L.T. Se lancer dans des grèves de longue durée, avec de lourdes pertes de rémunérations, n’a pas beaucoup de sens. La grève n’a pas d’impact économique sur le patron comme dans une entreprise. Ici, on joue plutôt sur l’opinion publique.
Plus tôt ce mois-ci, une école a diffusé des photos d’élèves entièrement vêtus de noirs en soutien au mouvement syndical. Quel est votre regard sur cette participation d’enfants très jeunes ?

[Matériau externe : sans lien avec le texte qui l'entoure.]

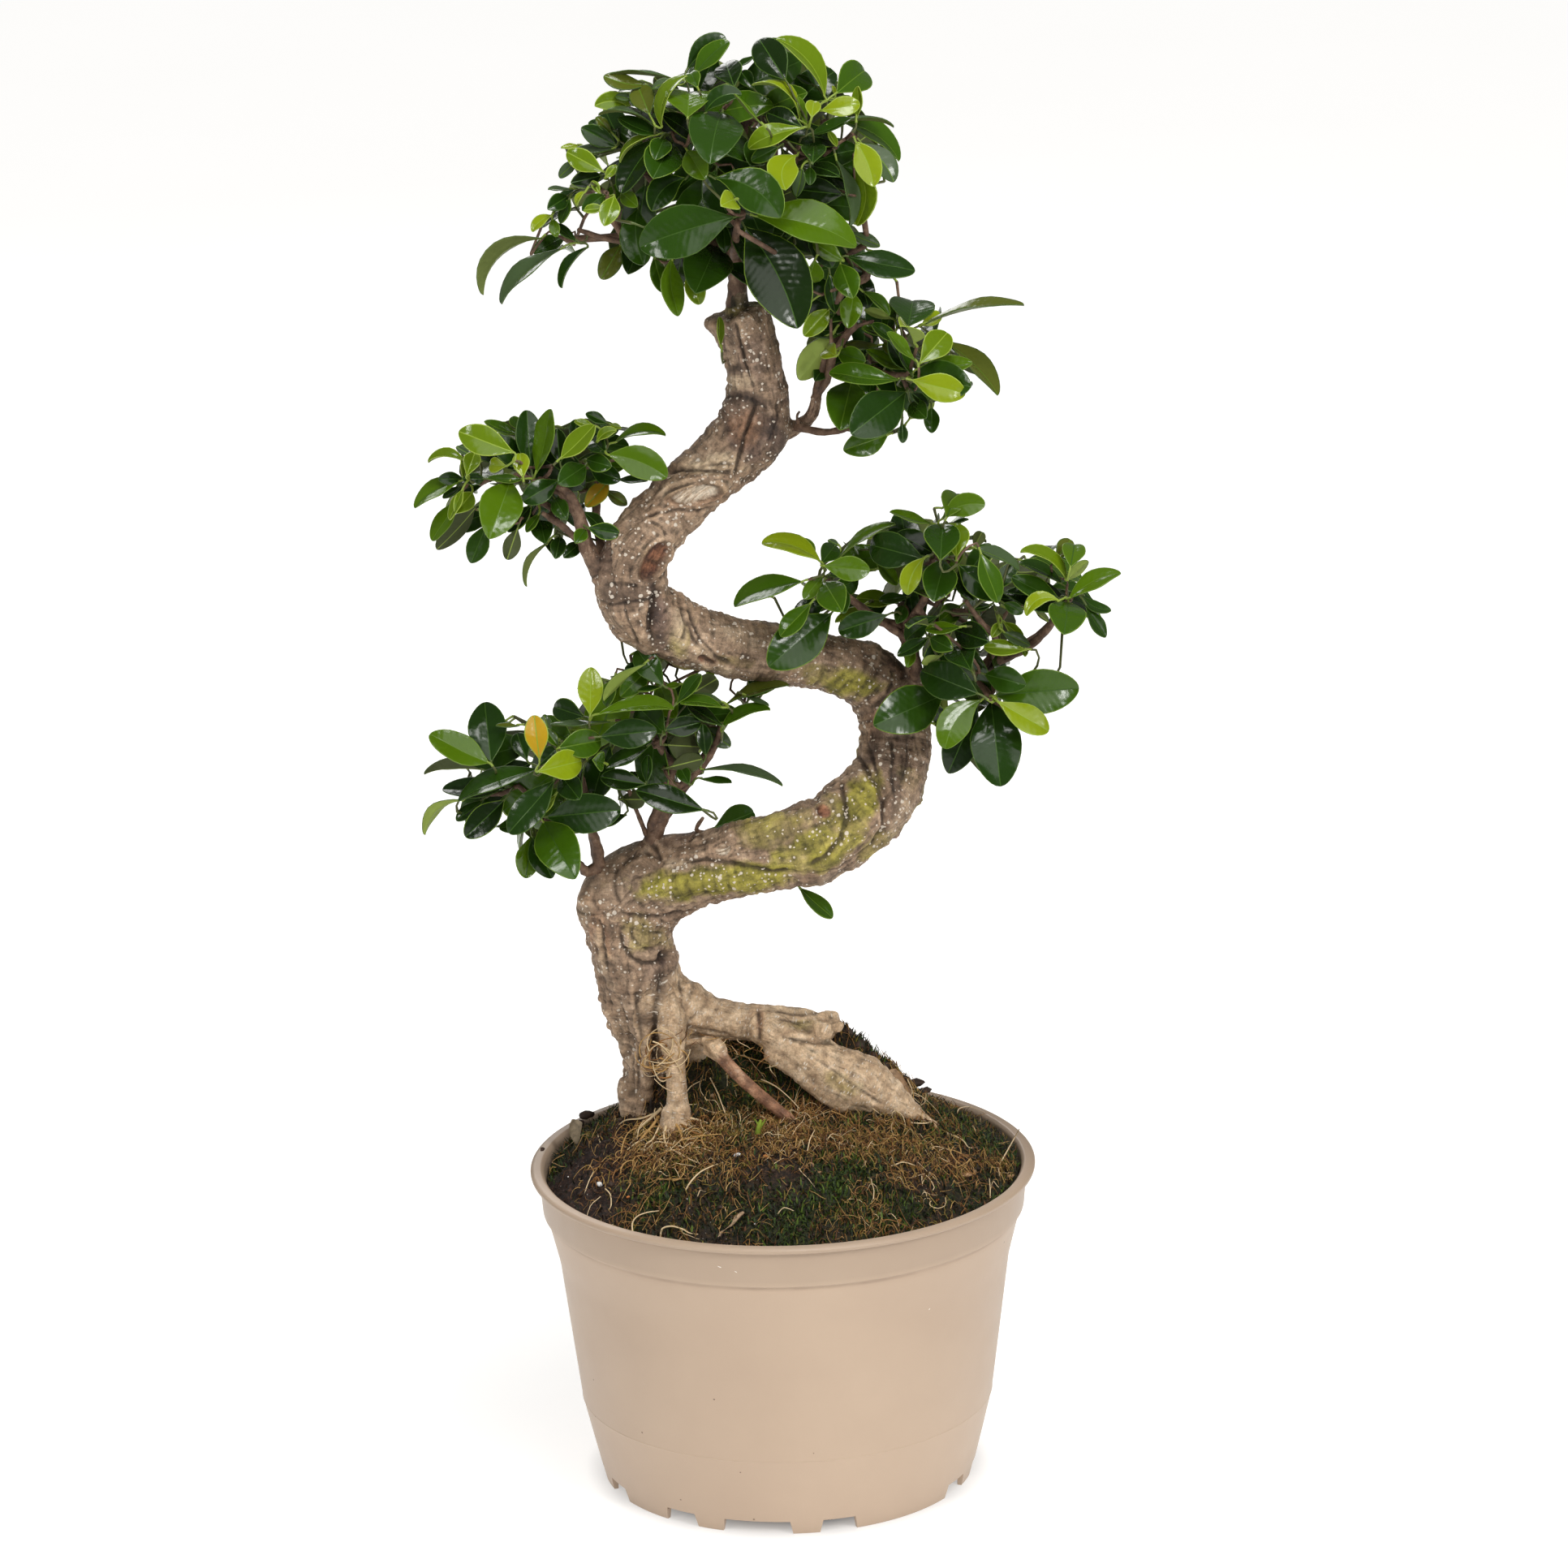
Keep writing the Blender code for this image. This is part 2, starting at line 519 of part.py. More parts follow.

R.L. Ces élèves étaient en maternelle, il faut le reconnaître et rappeler aux enseignants de faire la part des choses. Est-ce que ce sont les parents qui, par solidarité, ont habillé leur enfant en noir pour qu’ils viennent à l’école ? Je n’en sais rien. Le combat des enseignants, c’est le combat des enseignants. Quand les enfants sont en âge de discernement et qu’ils sont capables de comprendre, il n’y a pas besoin de leur expliquer. Ils savent que c’est leur avenir qui est en jeu et ils se mobilisent sans qu’on le leur demande. Ça peut aussi faire partie de la formation citoyenne que d’apprendre à dire : « Je ne suis pas d’accord. » Il faut donc tenir compte de l’âge, mais avec des élèves de maternelle, ça n’aurait pas dû arriver.